When European explorers first encountered the fruit in the Americas, they called them “pineapples” because of the resemblance to pine cones. What do you think? Contrary to what some people think, pineapples don’t grow on trees — they grow out of the ground, from a leafy plant.
The benefits of pineapple are due to its high supply of vitamin C, vitamin B1, potassium and manganese, in addition to other special antioxidants that help prevent disease formation. What most people don’t realize about this tasty fruit is that it’s infinitely more useful to humans than just a garnish for tropical drinks.
Pineapple has a whopping 131 percent of your daily value of antioxidant Vitamin C! Vitamin C is commonly used to minimize coughs, colds and flu symptoms. Vitamin C is a water-soluble vitamin that plays a role in maintaining the health of the body’s connective tissue as well as acting as an antioxidant. The vitamin C that is found in pineapple can also help skin problems, like a sunburn or dried and irritated skin.

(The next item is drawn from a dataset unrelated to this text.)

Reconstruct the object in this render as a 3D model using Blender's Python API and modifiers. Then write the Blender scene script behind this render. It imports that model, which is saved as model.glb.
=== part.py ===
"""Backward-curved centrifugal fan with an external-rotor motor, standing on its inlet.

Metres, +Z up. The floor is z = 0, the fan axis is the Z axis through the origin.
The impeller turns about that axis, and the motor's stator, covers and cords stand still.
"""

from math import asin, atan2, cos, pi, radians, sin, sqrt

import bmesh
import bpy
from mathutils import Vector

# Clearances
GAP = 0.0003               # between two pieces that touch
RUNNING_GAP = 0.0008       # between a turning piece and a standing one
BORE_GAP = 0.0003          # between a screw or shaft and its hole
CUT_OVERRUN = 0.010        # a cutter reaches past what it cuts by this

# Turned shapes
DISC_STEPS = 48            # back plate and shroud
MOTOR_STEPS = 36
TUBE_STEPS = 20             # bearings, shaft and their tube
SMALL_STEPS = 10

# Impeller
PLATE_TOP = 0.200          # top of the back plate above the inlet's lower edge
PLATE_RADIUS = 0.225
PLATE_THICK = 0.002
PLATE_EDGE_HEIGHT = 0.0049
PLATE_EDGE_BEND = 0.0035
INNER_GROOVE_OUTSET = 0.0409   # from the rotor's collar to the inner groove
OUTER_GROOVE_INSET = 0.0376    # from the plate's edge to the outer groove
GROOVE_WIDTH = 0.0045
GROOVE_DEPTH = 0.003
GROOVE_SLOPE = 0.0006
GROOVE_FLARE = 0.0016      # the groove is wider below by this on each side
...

High in fibre, pineapple can help to lower your risk of colorectal cancer. Fibre can also lower your blood glucose levels. Type 2 diabetics may show signs of improved blood sugar, lipids and insulin levels.

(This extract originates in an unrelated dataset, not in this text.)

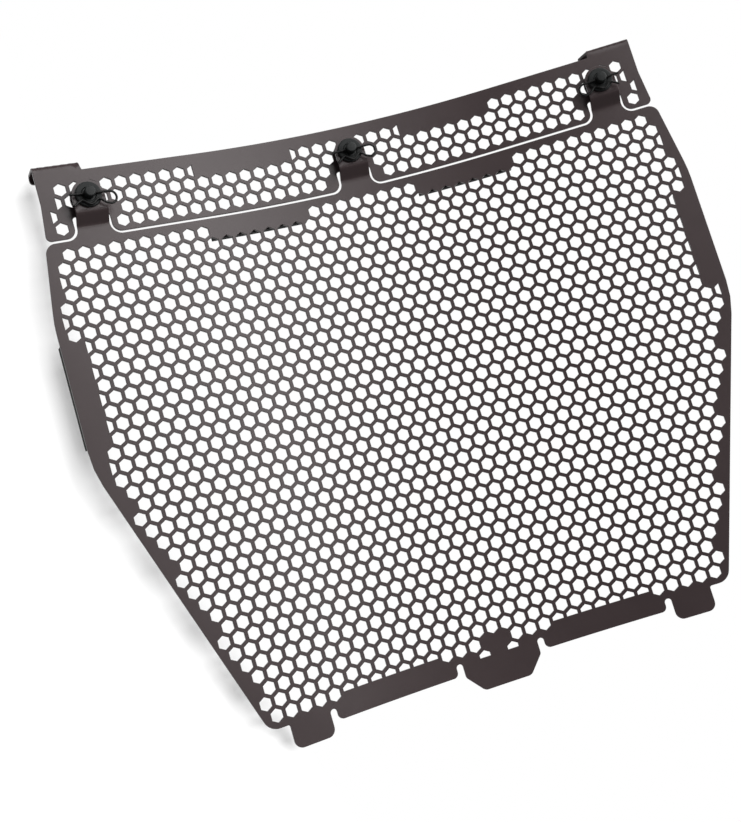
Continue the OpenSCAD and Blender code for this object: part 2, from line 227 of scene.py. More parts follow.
SHEET = sheet_material()
RUBBER = rubber_material()
STEEL = stud_material()
WIRE = wire_material()
FOAM = foam_material()


# Outlines
def rounded(corners, step=10.0):
    """Corners (x, y, r) as a loop of points, each corner an arc of radius r in steps of degrees."""
    out = []
    count = len(corners)
    for i, (bx, by, r) in enumerate(corners):
        b = np.array((bx, by))
        if r <= 0:
            out.append(b)
            continue
        u = np.array(corners[i - 1][:2]) - b
        v = np.array(corners[(i + 1) % count][:2]) - b
        u, v = u / np.linalg.norm(u), v / np.linalg.norm(v)
        half = math.acos(np.clip(u @ v, -1, 1)) / 2
        mid = (u + v) / np.linalg.norm(u + v)
        centre = b + mid * r / math.sin(half)
        p, q = b + u * r / math.tan(half) - centre, b + v * r / math.tan(half) - centre
        start = math.atan2(p[1], p[0])
        swing = (math.atan2(q[1], q[0]) - start + math.pi) % (2 * math.pi) - math.pi
        steps = max(2, math.ceil(abs(math.degrees(swing)) / step))
        for k in range(steps + 1):
            a = start + swing * k / steps
            out.append(centre + r * np.array((math.cos(a), math.sin(a))))
    return np.array(out)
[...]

Pineapple supports heart health because of its fibre, potassium and vitamin C content. High potassium intakes are also associated with a reduced risk of stroke, protection against loss of muscle mass, preservation of bone mineral density and reduction in the formation of kidney stones.
The beta-carotene that is found in plant foods like pineapple helps to lower the risk of developing asthma. Toxins, poor nutrition, pollution, antibiotic abuse and stress play a large role in the development of asthma. All of these factors cause inflammation, but luckily one of the benefits of pineapple is that it can help to reduce through its detoxifying capabilities.
Another one of the benefits of pineapple is that it helps improve your mood and helps fight depression and anxiety. Pineapple is a good source of the amino acid tryptophan, which is used by the body to produce enough serotonin, one of our main “happy hormones.” Consuming enough of this amino acid, in addition to other nutrients like B vitamins, is important to support your neurological system, for energy, and for the production of good mood hormones.
The benefits of pineapple include the ability to help those suffering from arthritis and joint pain because the bromelain that is present can speed up healing associated with surgical procedures. It is also very useful for treating sporting injuries including sprains and can help counter pain.
For digestion, eating pineapple serves as a powerful aid in breaking down proteins into peptides and amino acids. It can ease the symptoms of ulcerative colitis, acid reflux, and it helps the general digestive processes.
Once harvested, pineapples don’t continue to ripen. That means that every single pineapple in the grocery store is as ripe as it will ever be so don’t buy one and save it for a week, thinking it will ripen. The difference in colours is mostly based on where the pineapples were grown, so a green pineapple can be just as sweet and delicious as a golden brown one.